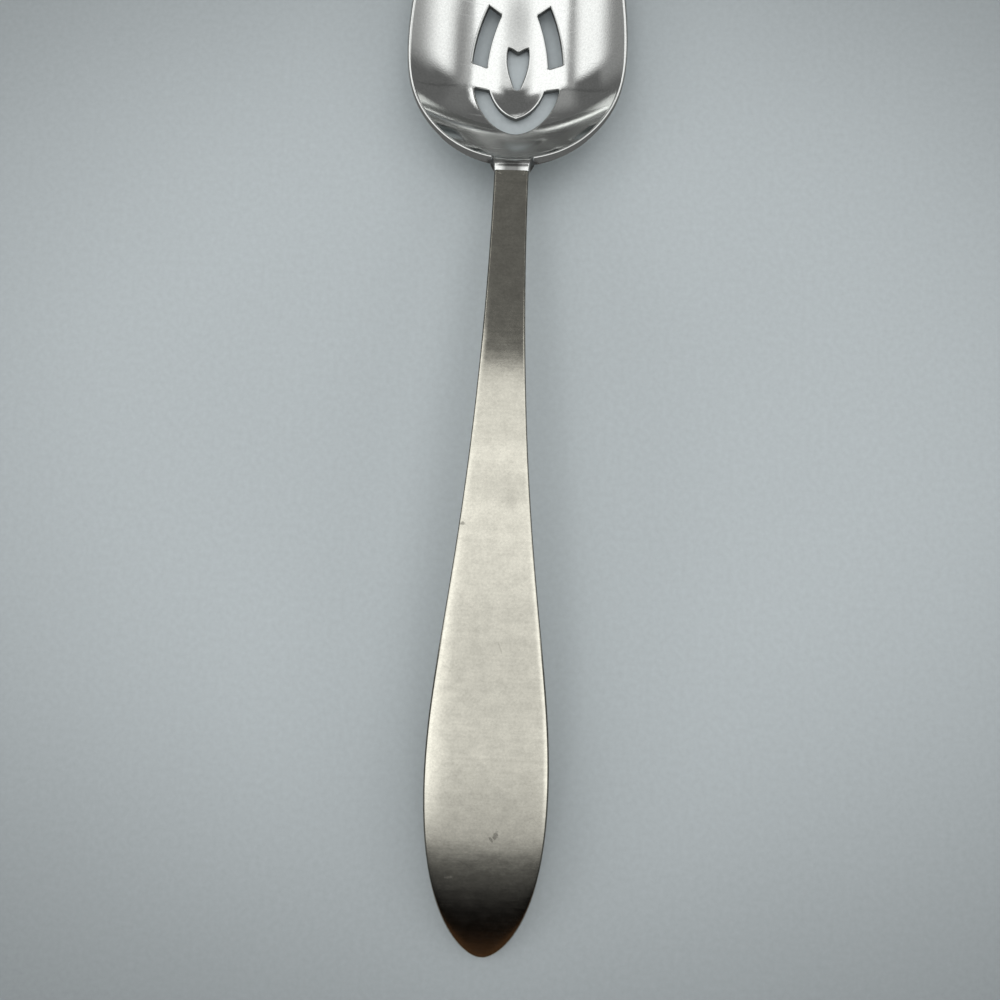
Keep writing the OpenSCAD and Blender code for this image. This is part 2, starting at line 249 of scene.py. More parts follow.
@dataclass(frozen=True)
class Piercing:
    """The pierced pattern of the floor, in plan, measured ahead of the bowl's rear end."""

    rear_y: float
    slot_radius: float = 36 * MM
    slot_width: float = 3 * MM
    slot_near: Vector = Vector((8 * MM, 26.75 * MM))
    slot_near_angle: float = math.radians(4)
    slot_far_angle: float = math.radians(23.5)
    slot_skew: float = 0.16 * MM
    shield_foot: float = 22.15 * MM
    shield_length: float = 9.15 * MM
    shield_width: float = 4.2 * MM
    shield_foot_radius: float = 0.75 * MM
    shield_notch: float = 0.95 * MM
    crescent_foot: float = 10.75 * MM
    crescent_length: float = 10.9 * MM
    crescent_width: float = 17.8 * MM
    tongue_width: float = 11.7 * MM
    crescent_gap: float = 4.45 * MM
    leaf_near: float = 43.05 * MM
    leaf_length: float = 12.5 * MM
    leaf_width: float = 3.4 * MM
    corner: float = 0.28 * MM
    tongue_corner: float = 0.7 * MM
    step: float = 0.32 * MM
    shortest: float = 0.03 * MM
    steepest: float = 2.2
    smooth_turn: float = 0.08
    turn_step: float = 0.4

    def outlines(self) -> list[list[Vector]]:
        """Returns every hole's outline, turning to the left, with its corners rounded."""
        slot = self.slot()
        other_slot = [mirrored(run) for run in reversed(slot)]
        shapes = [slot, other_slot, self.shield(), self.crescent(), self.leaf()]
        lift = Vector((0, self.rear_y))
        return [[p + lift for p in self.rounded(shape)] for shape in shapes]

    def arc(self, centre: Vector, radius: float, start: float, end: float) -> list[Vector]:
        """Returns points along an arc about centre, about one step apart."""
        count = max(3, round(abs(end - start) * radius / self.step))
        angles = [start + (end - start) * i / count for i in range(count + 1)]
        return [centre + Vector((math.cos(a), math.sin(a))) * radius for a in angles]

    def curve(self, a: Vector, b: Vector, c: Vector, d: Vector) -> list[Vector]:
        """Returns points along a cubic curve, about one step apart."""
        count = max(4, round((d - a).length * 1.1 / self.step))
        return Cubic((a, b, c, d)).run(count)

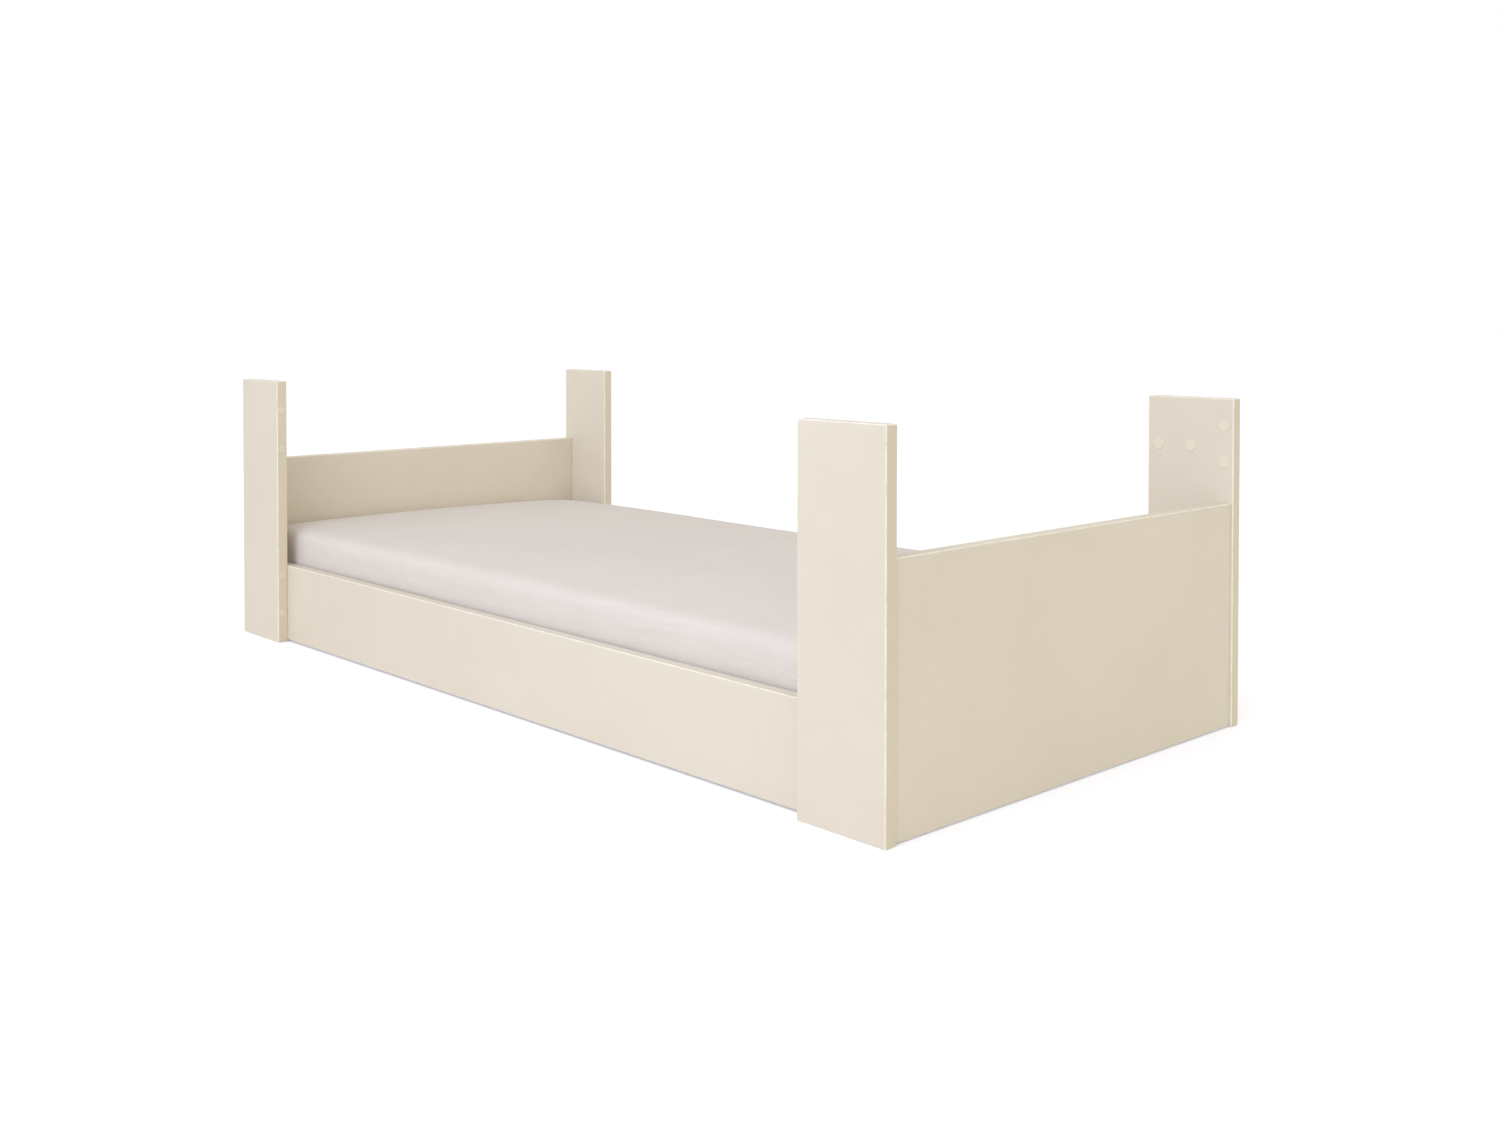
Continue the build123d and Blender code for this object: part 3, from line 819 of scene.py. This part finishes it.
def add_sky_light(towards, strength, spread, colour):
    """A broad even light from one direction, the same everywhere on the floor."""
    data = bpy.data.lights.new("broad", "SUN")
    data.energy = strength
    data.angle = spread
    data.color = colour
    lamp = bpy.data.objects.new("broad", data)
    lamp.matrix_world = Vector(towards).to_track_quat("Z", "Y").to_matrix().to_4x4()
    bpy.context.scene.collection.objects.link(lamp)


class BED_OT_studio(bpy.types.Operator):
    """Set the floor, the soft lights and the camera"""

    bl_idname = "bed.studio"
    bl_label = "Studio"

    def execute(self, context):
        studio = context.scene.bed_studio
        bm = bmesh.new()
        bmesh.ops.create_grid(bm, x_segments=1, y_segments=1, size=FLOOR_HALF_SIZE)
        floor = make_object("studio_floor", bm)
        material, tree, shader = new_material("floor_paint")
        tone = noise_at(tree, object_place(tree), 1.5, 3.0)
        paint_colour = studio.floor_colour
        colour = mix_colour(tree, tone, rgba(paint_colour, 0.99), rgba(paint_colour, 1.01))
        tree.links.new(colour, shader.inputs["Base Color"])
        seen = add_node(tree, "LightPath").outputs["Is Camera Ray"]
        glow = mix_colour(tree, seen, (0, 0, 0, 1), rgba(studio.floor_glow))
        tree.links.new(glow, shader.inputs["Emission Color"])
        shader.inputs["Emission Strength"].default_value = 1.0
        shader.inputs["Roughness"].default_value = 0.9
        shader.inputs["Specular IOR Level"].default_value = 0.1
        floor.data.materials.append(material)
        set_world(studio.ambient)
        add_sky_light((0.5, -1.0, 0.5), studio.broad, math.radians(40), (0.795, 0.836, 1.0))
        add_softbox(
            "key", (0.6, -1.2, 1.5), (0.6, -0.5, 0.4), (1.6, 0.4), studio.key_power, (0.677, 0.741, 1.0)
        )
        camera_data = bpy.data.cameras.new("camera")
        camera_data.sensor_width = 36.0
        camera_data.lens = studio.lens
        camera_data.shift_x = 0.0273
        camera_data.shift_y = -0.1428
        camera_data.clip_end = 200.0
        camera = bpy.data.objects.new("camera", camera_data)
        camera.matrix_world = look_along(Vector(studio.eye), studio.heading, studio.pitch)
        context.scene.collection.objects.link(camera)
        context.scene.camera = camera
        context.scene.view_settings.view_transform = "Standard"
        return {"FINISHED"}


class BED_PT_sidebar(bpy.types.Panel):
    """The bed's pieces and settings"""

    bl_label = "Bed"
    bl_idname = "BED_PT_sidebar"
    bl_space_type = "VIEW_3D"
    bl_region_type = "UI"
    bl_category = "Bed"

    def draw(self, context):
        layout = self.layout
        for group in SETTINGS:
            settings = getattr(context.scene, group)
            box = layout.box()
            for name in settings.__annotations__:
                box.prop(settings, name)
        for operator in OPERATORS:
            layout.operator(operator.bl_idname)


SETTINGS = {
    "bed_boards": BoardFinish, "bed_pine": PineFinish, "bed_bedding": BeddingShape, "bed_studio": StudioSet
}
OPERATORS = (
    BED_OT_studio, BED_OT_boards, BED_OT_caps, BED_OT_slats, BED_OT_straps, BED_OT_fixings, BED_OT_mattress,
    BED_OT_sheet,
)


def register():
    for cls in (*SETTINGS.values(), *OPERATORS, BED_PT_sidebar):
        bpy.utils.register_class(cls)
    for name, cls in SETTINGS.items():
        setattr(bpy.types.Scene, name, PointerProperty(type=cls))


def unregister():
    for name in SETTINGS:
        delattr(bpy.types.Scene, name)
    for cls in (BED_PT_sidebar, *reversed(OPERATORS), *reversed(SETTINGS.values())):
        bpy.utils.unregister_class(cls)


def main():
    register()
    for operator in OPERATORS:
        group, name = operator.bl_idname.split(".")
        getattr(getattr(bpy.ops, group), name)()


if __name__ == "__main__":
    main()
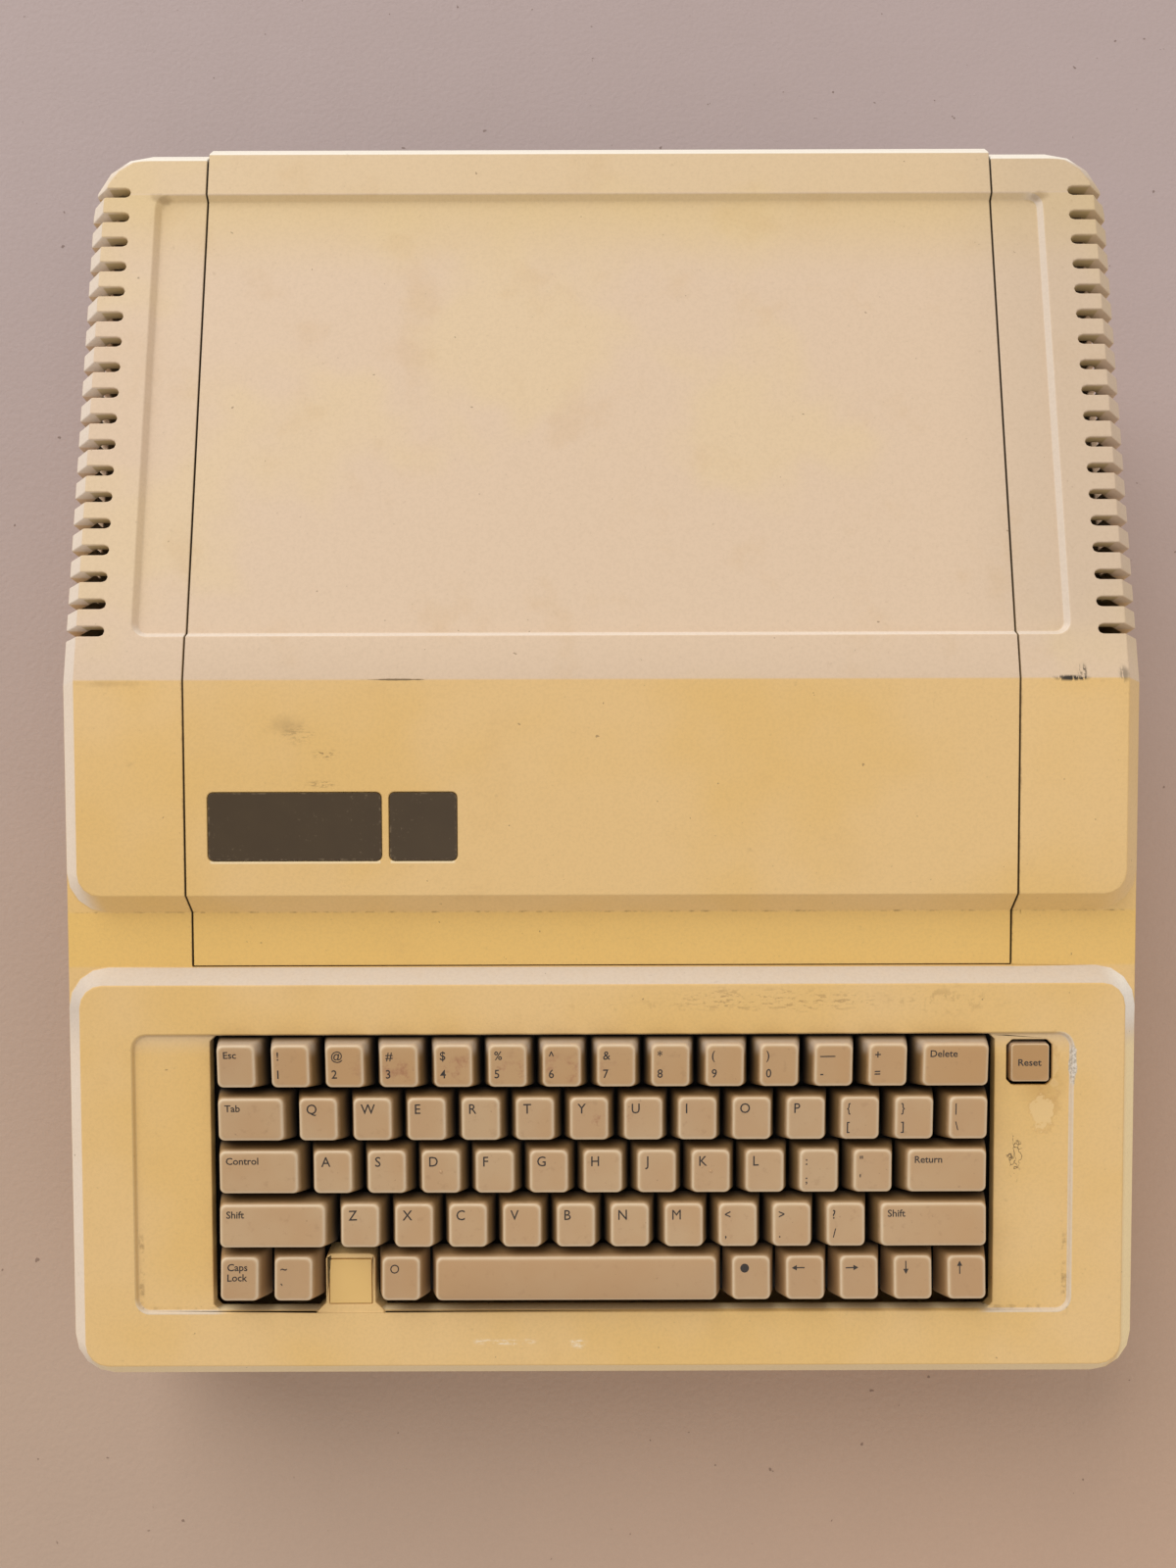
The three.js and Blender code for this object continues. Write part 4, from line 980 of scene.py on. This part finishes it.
--
Any pictures should be dropped; transcribe the rest of the records above exactly.

Keep writing the OpenSCAD and Blender code for this image. This is part 2, starting at line 249 of scene.py. More parts follow.
@dataclass(frozen=True)
class Piercing:
    """The pierced pattern of the floor, in plan, measured ahead of the bowl's rear end."""

    rear_y: float
    slot_radius: float = 36 * MM
    slot_width: float = 3 * MM
    slot_near: Vector = Vector((8 * MM, 26.75 * MM))
    slot_near_angle: float = math.radians(4)
    slot_far_angle: float = math.radians(23.5)
    slot_skew: float = 0.16 * MM
    shield_foot: float = 22.15 * MM
    shield_length: float = 9.15 * MM
    shield_width: float = 4.2 * MM
    shield_foot_radius: float = 0.75 * MM
    shield_notch: float = 0.95 * MM
    crescent_foot: float = 10.75 * MM
    crescent_length: float = 10.9 * MM
    crescent_width: float = 17.8 * MM
    tongue_width: float = 11.7 * MM
    crescent_gap: float = 4.45 * MM
    leaf_near: float = 43.05 * MM
    leaf_length: float = 12.5 * MM
    leaf_width: float = 3.4 * MM
    corner: float = 0.28 * MM
    tongue_corner: float = 0.7 * MM
    step: float = 0.32 * MM
    shortest: float = 0.03 * MM
    steepest: float = 2.2
    smooth_turn: float = 0.08
    turn_step: float = 0.4

    def outlines(self) -> list[list[Vector]]:
        """Returns every hole's outline, turning to the left, with its corners rounded."""
        slot = self.slot()
        other_slot = [mirrored(run) for run in reversed(slot)]
        shapes = [slot, other_slot, self.shield(), self.crescent(), self.leaf()]
        lift = Vector((0, self.rear_y))
        return [[p + lift for p in self.rounded(shape)] for shape in shapes]

    def arc(self, centre: Vector, radius: float, start: float, end: float) -> list[Vector]:
        """Returns points along an arc about centre, about one step apart."""
        count = max(3, round(abs(end - start) * radius / self.step))
        angles = [start + (end - start) * i / count for i in range(count + 1)]
        return [centre + Vector((math.cos(a), math.sin(a))) * radius for a in angles]

    def curve(self, a: Vector, b: Vector, c: Vector, d: Vector) -> list[Vector]:
        """Returns points along a cubic curve, about one step apart."""
        count = max(4, round((d - a).length * 1.1 / self.step))
        return Cubic((a, b, c, d)).run(count)

Continue the build123d and Blender code for this object: part 3, from line 819 of scene.py. This part finishes it.
def add_sky_light(towards, strength, spread, colour):
    """A broad even light from one direction, the same everywhere on the floor."""
    data = bpy.data.lights.new("broad", "SUN")
    data.energy = strength
    data.angle = spread
    data.color = colour
    lamp = bpy.data.objects.new("broad", data)
    lamp.matrix_world = Vector(towards).to_track_quat("Z", "Y").to_matrix().to_4x4()
    bpy.context.scene.collection.objects.link(lamp)


class BED_OT_studio(bpy.types.Operator):
    """Set the floor, the soft lights and the camera"""

    bl_idname = "bed.studio"
    bl_label = "Studio"

    def execute(self, context):
        studio = context.scene.bed_studio
        bm = bmesh.new()
        bmesh.ops.create_grid(bm, x_segments=1, y_segments=1, size=FLOOR_HALF_SIZE)
        floor = make_object("studio_floor", bm)
        material, tree, shader = new_material("floor_paint")
        tone = noise_at(tree, object_place(tree), 1.5, 3.0)
        paint_colour = studio.floor_colour
        colour = mix_colour(tree, tone, rgba(paint_colour, 0.99), rgba(paint_colour, 1.01))
        tree.links.new(colour, shader.inputs["Base Color"])
        seen = add_node(tree, "LightPath").outputs["Is Camera Ray"]
        glow = mix_colour(tree, seen, (0, 0, 0, 1), rgba(studio.floor_glow))
        tree.links.new(glow, shader.inputs["Emission Color"])
        shader.inputs["Emission Strength"].default_value = 1.0
        shader.inputs["Roughness"].default_value = 0.9
        shader.inputs["Specular IOR Level"].default_value = 0.1
        floor.data.materials.append(material)
        set_world(studio.ambient)
        add_sky_light((0.5, -1.0, 0.5), studio.broad, math.radians(40), (0.795, 0.836, 1.0))
        add_softbox(
            "key", (0.6, -1.2, 1.5), (0.6, -0.5, 0.4), (1.6, 0.4), studio.key_power, (0.677, 0.741, 1.0)
        )
        camera_data = bpy.data.cameras.new("camera")
        camera_data.sensor_width = 36.0
        camera_data.lens = studio.lens
        camera_data.shift_x = 0.0273
        camera_data.shift_y = -0.1428
        camera_data.clip_end = 200.0
        camera = bpy.data.objects.new("camera", camera_data)
        camera.matrix_world = look_along(Vector(studio.eye), studio.heading, studio.pitch)
        context.scene.collection.objects.link(camera)
        context.scene.camera = camera
        context.scene.view_settings.view_transform = "Standard"
        return {"FINISHED"}


class BED_PT_sidebar(bpy.types.Panel):
    """The bed's pieces and settings"""

    bl_label = "Bed"
    bl_idname = "BED_PT_sidebar"
    bl_space_type = "VIEW_3D"
    bl_region_type = "UI"
    bl_category = "Bed"

    def draw(self, context):
        layout = self.layout
        for group in SETTINGS:
            settings = getattr(context.scene, group)
            box = layout.box()
            for name in settings.__annotations__:
                box.prop(settings, name)
        for operator in OPERATORS:
            layout.operator(operator.bl_idname)


SETTINGS = {
    "bed_boards": BoardFinish, "bed_pine": PineFinish, "bed_bedding": BeddingShape, "bed_studio": StudioSet
}
OPERATORS = (
    BED_OT_studio, BED_OT_boards, BED_OT_caps, BED_OT_slats, BED_OT_straps, BED_OT_fixings, BED_OT_mattress,
    BED_OT_sheet,
)


def register():
    for cls in (*SETTINGS.values(), *OPERATORS, BED_PT_sidebar):
        bpy.utils.register_class(cls)
    for name, cls in SETTINGS.items():
        setattr(bpy.types.Scene, name, PointerProperty(type=cls))


def unregister():
    for name in SETTINGS:
        delattr(bpy.types.Scene, name)
    for cls in (BED_PT_sidebar, *reversed(OPERATORS), *reversed(SETTINGS.values())):
        bpy.utils.unregister_class(cls)


def main():
    register()
    for operator in OPERATORS:
        group, name = operator.bl_idname.split(".")
        getattr(getattr(bpy.ops, group), name)()


if __name__ == "__main__":
    main()
The three.js and Blender code for this object continues. Write part 4, from line 980 of scene.py on. This part finishes it.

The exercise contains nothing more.